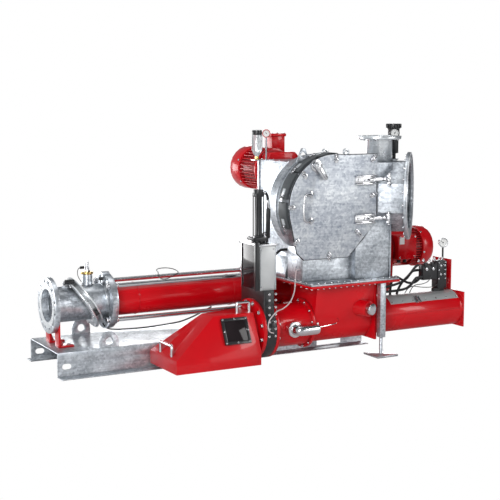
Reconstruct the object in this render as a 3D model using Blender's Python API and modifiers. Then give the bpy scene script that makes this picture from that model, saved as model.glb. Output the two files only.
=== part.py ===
"""Screw feeder for solids: a sieve drum with a hinged door over a red screw trough, a progressing
cavity pump behind it and a debris line with a knife gate in front, all on one pressed base.
Metres, +Z up. X runs along the pump, the door faces -Y, and the origin is on the floor at the
middle of the whole machine."""

from math import acos, asin, atan2, cos, pi, radians, sin, sqrt, tan

import bmesh
import bpy
from mathutils import Matrix, Vector

GAP = 0.0003

BASE_LENGTH = 2.17
BASE_RIGHT = 0.74
BASE_LEFT = BASE_RIGHT - BASE_LENGTH
BASE_WIDTH = 0.50
BASE_HEIGHT = 0.15
BASE_FOOT = 0.08
BASE_SHEET = 0.006
SLOT_INSET = 0.058
SLOT_Z = 0.064
SLOT_LENGTH = 0.058
SLOT_HEIGHT = 0.034
FORK_X = 0.475
FORK_WIDTH = 0.19
FORK_HEIGHT = 0.09
LUG_INSET = 0.332
LUG_WIDTH = 0.122
LUG_HEIGHT = 0.10
LUG_HOLE_R = 0.024
LUG_SHEET = 0.012

PUMP_Y = 0.12
PUMP_Z = 0.397
PIPE_R = 0.1095
PIPE_WALL = 0.006
DISCHARGE_INSET = 0.028
DISCHARGE_FACE = BASE_LEFT + DISCHARGE_INSET
DISCHARGE_FLANGE_R = 0.172
DISCHARGE_FLANGE_T = 0.028
DISCHARGE_HOLES = 12
HOLE_R = 0.0095
SUPPORT_SHEET = 0.012
SUPPORT_HALF_Y = 0.12
SUPPORT_LEG = 0.07
SUPPORT_ARCH_TOP = 0.25
SUPPORT_FOOT_REACH = 0.127
SUPPORT_GUSSET = 0.03
SUPPORT_GUSSET_HEIGHT = 0.10
OUTLET_LENGTH = 0.232
COLLAR_X = DISCHARGE_FACE + OUTLET_LENGTH
COLLAR_TILT = radians(32)
COLLAR_R = 0.175
COLLAR_T = 0.045
NOZZLE_OFFSET = 0.03
NOZZLE_X = COLLAR_X + NOZZLE_OFFSET
NOZZLE_R = 0.032
NOZZLE_HEIGHT = 0.066
SENSOR_R = 0.014
SENSOR_HEIGHT = 0.08
CLAMP_OFFSET = 0.10
CLAMP_T = 0.04
CLAMP_LEFT = NOZZLE_X + CLAMP_OFFSET
CLAMP_RIGHT = CLAMP_LEFT + CLAMP_T
CLAMP_R = 0.173
EAR_R = 0.045
EAR_T = 0.012
EAR_DROP = 0.035
EAR_SLOT_WIDTH = 0.014
EAR_SLOT_HEIGHT = 0.05
STATOR_R = 0.10
TIE_ROD_CIRCLE_R = 0.15
TIE_ROD_R = 0.014
CASING_LEFT = 0.02
CASING_R = 0.13
CASING_FLANGE_R = 0.17
CASING_FLANGE_T = 0.03
SADDLE_XS = (0.20, 0.62)
SADDLE_SHEET = 0.012
SADDLE_HALF_Y = 0.11

TROUGH_LEFT = 0.07
TROUGH_RIGHT = 0.74
TROUGH_FRONT = -0.56
TROUGH_BACK = 0.26
TROUGH_TOP = 0.49
TROUGH_PLATE = 0.015
SCREW_Y = -0.33
SCREW_Z = 0.222
SCREW_R = 0.125
BODY_LEFT = 0.152
BODY_RIGHT = 0.588
BODY_HALF_TOP = 0.165
END_PLATE_T = 0.014
END_PLATE_HALF_Y = 0.17
END_PLATE_LOW = 0.10
TUBE_R = 0.118
TUBE_RIGHT = 1.35
TUBE_END_T = 0.012
TUBE_END_HALF = 0.12
COVER_T = 0.004
BRANCH_AT = (0.437, 0.313)
BRANCH_TURN = radians(-70)
BRANCH_R = 0.052
BRANCH_REACH = 0.225
CAP_R = 0.038
CAP_T = 0.03
DRAIN_X = -0.012
DRAIN_R = 0.026
DRAIN_SEAT = -0.478
DRAIN_Y = -0.548
DRAIN_RIGHT = 0.13
DRAIN_BOSS_R = 0.042
UNION_R = 0.05
UNION_T = 0.03

LEG_X = 0.614
LEG_Y = -0.535
LEG_SIDE = 0.042
LEG_BOTTOM = 0.12
FOOT_HALF = 0.08
FOOT_T = 0.012
FOOT_STEM_R = 0.011

HOOD_LEFT = -0.844
HOOD_RIGHT = -0.275
HOOD_FRONT = -0.54
HOOD_BACK = -0.16
HOOD_LOW = 0.035
HOOD_EAVE = 0.118
HOOD_TOP = 0.343
HOOD_TOP_LEFT = -0.549
HOOD_TOP_FRONT = -0.44
HOOD_TOP_BACK = -0.24
HOOD_CORNER = (-0.568, -0.316)
HOOD_SHEET = 0.004
GRIP_R = 0.0075
GRIP_HEIGHT = 0.065
GRIP_BEND = 0.014
GRIP_LEFT_X = -0.83
GRIP_LEFT_YS = (-0.445, -0.285)
GRIP_RIGHT_Y = -0.41
GRIP_RIGHT_XS = (-0.375, -0.29)
WINDOW_X = -0.424
WINDOW_Z = 0.248
WINDOW_WIDTH = 0.172
WINDOW_HEIGHT = 0.162
WINDOW_T = 0.014
NECK_R = 0.105
VALVE_LEFT = -0.22
VALVE_RIGHT = -0.15
VALVE_R = 0.19
VALVE_TOP = 0.478
VALVE_HALF_Y = 0.15
VALVE_FLANGE_T = 0.022
DEBRIS_PIPE_R = 0.135
DEBRIS_FLANGE_R = 0.155
GUARD_Y = -0.34
GUARD_HALF_Y = 0.12
GUARD_LEFT = -0.24
GUARD_RIGHT = -0.13
GUARD_TOP = 0.75
GUARD_SHEET = 0.006
ACTUATOR_R = 0.0225
SPINDLE_R = 0.012
ACTUATOR_TOP = 1.09
ACTUATOR_PLATE_T = 0.014

HOUSING_LEFT = 0.12
HOUSING_RIGHT = 0.72
HOUSING_FRONT = -0.48
HOUSING_MIDDLE = -0.24
HOUSING_BACK = 0.21
HOUSING_TOP = 1.24
HOUSING_LIP = 0.01
PANEL_FRONT = -0.425
PANEL_LEFT = 0.085
PANEL_RIGHT = 0.45
PANEL_TOP = 0.84

DRUM_X = 0.265
DRUM_Z = 0.978
DRUM_R = 0.318
DRUM_SHEET = 0.004
DRUM_FRONT = -0.4997
DRUM_RING_R = 0.328
DRUM_RING_Y = -0.335
DRUM_RING_T = 0.012
BAND_R = 0.334
BAND_FRONT = -0.475
BAND_BACK = -0.385
BAND_START = radians(96)
BAND_END = radians(232)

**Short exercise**
Repeat exactly, please, each line from the beginning of the data through the line with "LUG_SHEET = 0.012" in it, and only those lines.

**Solution for this problem**
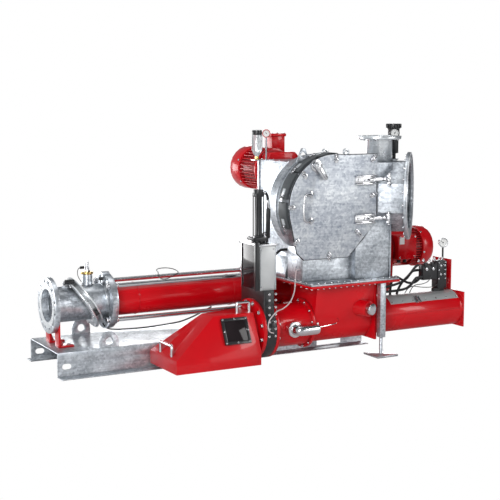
Reconstruct the object in this render as a 3D model using Blender's Python API and modifiers. Then give the bpy scene script that makes this picture from that model, saved as model.glb. Output the two files only.
=== part.py ===
"""Screw feeder for solids: a sieve drum with a hinged door over a red screw trough, a progressing
cavity pump behind it and a debris line with a knife gate in front, all on one pressed base.
Metres, +Z up. X runs along the pump, the door faces -Y, and the origin is on the floor at the
middle of the whole machine."""

from math import acos, asin, atan2, cos, pi, radians, sin, sqrt, tan

import bmesh
import bpy
from mathutils import Matrix, Vector

GAP = 0.0003

BASE_LENGTH = 2.17
BASE_RIGHT = 0.74
BASE_LEFT = BASE_RIGHT - BASE_LENGTH
BASE_WIDTH = 0.50
BASE_HEIGHT = 0.15
BASE_FOOT = 0.08
BASE_SHEET = 0.006
SLOT_INSET = 0.058
SLOT_Z = 0.064
SLOT_LENGTH = 0.058
SLOT_HEIGHT = 0.034
FORK_X = 0.475
FORK_WIDTH = 0.19
FORK_HEIGHT = 0.09
LUG_INSET = 0.332
LUG_WIDTH = 0.122
LUG_HEIGHT = 0.10
LUG_HOLE_R = 0.024
LUG_SHEET = 0.012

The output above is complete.